To make a stacked histogram based here on the clarity attribute: Try adding the fill
aesthetic within the aesthetic of the ggplot()
function.
ggplot(diamonds, aes(x=price, fill=clarity)) + geom_histogram()
6. Boxplots and violin plots
Boxplots are useful to compare multiple distributions. Compare the distribution of the price within each color using geom_boxplot()
:
ggplot(diamonds, aes(x=color, y=price)) + geom_boxplot()
Put the y-axis on a log scale: we get a better sense of how the distribution of price differs across multiple colors.
ggplot(diamonds, aes(x=color, y=price)) + geom_boxplot() + scale_y_log10()
A box plot will always look like a square. We can instead view the distribution as a density using a “violin plot”.
ggplot(diamonds, aes(x=color, y=price)) + geom_violin() + scale_y_log10()
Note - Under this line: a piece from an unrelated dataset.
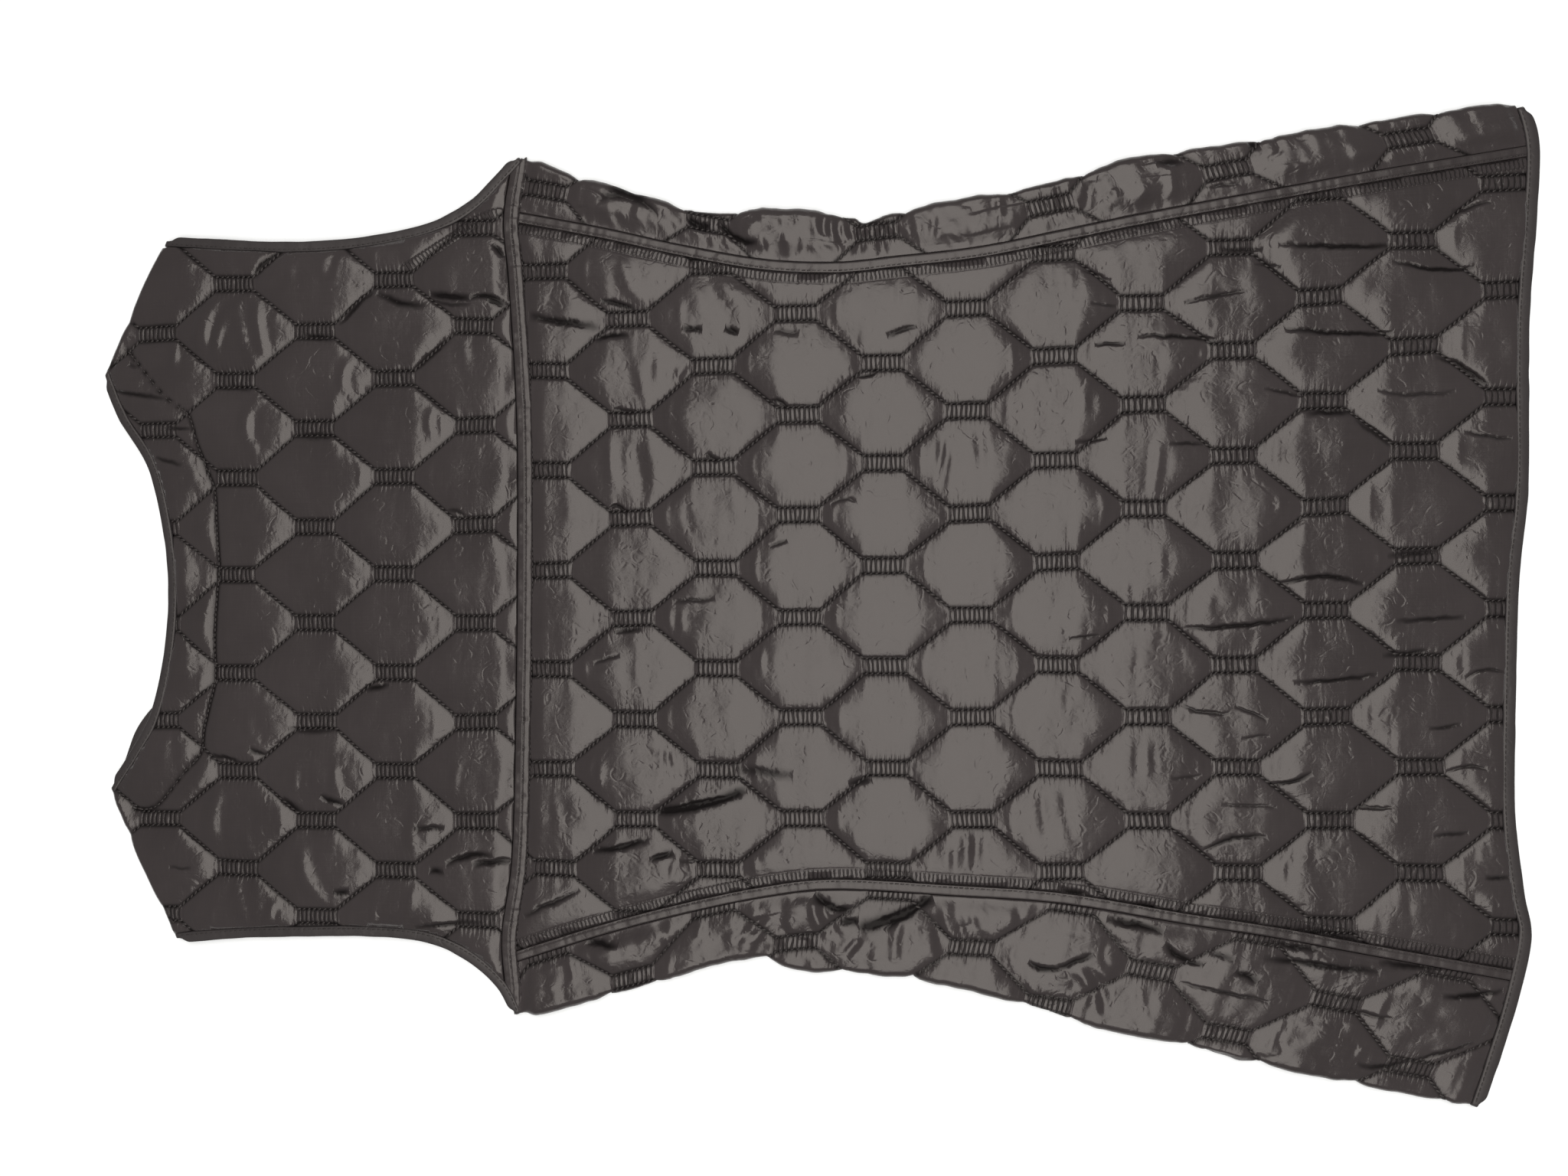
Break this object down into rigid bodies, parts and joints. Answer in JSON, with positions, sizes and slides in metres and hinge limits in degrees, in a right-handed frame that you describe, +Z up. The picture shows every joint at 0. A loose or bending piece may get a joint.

ggplot(diamonds, aes(x=color, y=price)) + geom_violin() + scale_y_log10() + facet_wrap(~ clarity)
We used the facet_wrap()
function to display multiple subplots.
7. Output and saving
Run your line of code and save it to a variable. For instance, call it p for plot:
p = ggplot(diamonds, aes(x=carat, y=price)) + geom_point()
Save that plot to a file
ggsave(filename="diamonds.png", p) ## as a png
ggsave(filename="diamonds.pdf", p) ## as a pdf
ggsave(filename="diamonds.jpeg", p) ## as a jpeg
One useful shortcut is that if you just displayed a plot, like in a line like this:
ggplot(diamonds, aes(x=carat, y=price)) + geom_point()
ggsave("diamonds.png")
Then ggsave()
will know to save that plot by default when you perform ggsave
- you don’t even have to tell it which plot you’re saving.